The Court struck claims for breach of statute, breach of the Charter and breach of fiduciary duty. The Court remains seized of the certification application.

Hynes v Western Regional Integrated Health Authority, 2014 CanLII 67125 (NL SCTD).

Non-party privacy tips the balance in favour of Anton Piller

On November 23rd of last year the Alberta Court of Queen’s Bench issued an Anton Piller order based significantly on a concern for the privacy interest of customers whose information the plaintiff alleged had been stolen.

The plaintiff is a BMW dealership that was confronted with a regrettable breach of its sales and customer relationship management system when it failed to remove system privileges from a terminated manager. It alleged the manager gained unauthorized access to the system and downloaded the names, e-mail addresses and “other personal details” of about 5000 customers.
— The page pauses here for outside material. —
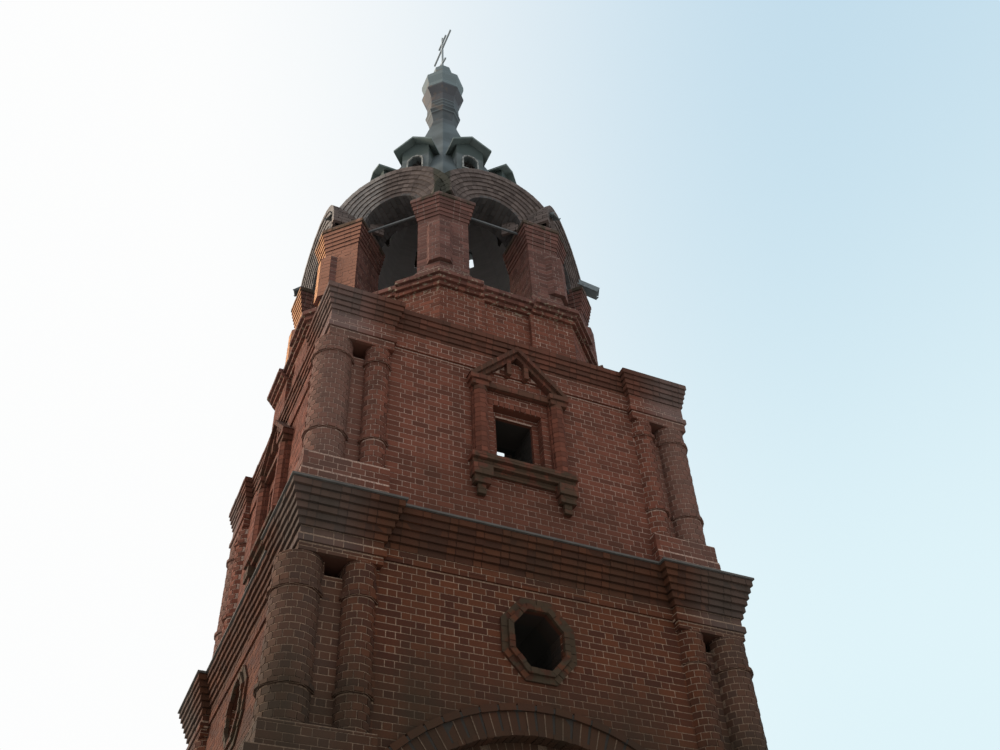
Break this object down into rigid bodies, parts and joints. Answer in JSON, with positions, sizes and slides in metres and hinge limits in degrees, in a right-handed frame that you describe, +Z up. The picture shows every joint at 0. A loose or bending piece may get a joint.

I won’t detail the record, but the Court noted that it contained gaps. It seemed to be swayed by the customer privacy interest at stake and stated that a public interest supported making the order:

I am satisfied that even if Beck is innocent of some or all of the allegations being made against him on an ex parte basis, Bavaria has a public interest and duty under the appropriate Privacy Act legislation, to do everything it can to preserve the integrity of information that appears to have gone missing or unaccounted from almost 5,000 of its customers that it had care and custody of, and that this Order is also in the public interest.

This statement does not make clear why the Court felt the preservation of evidence afforded by an Anton Piller would be privacy-protective. In some circumstances retrieving evidence of misuse might help non-parties mitigate, but perhaps this is really about allowing a plaintiff (and custodian) some assurance that lost personal information has been brought under control (without copies being stashed away). For another case in which an employer attempted to use non-party privacy in enjoining competitive conduct by a departed employee see here.

Bavaria Autohaus (1997) Ltd. v Beck, 2011 ABQB 727 (CanLII).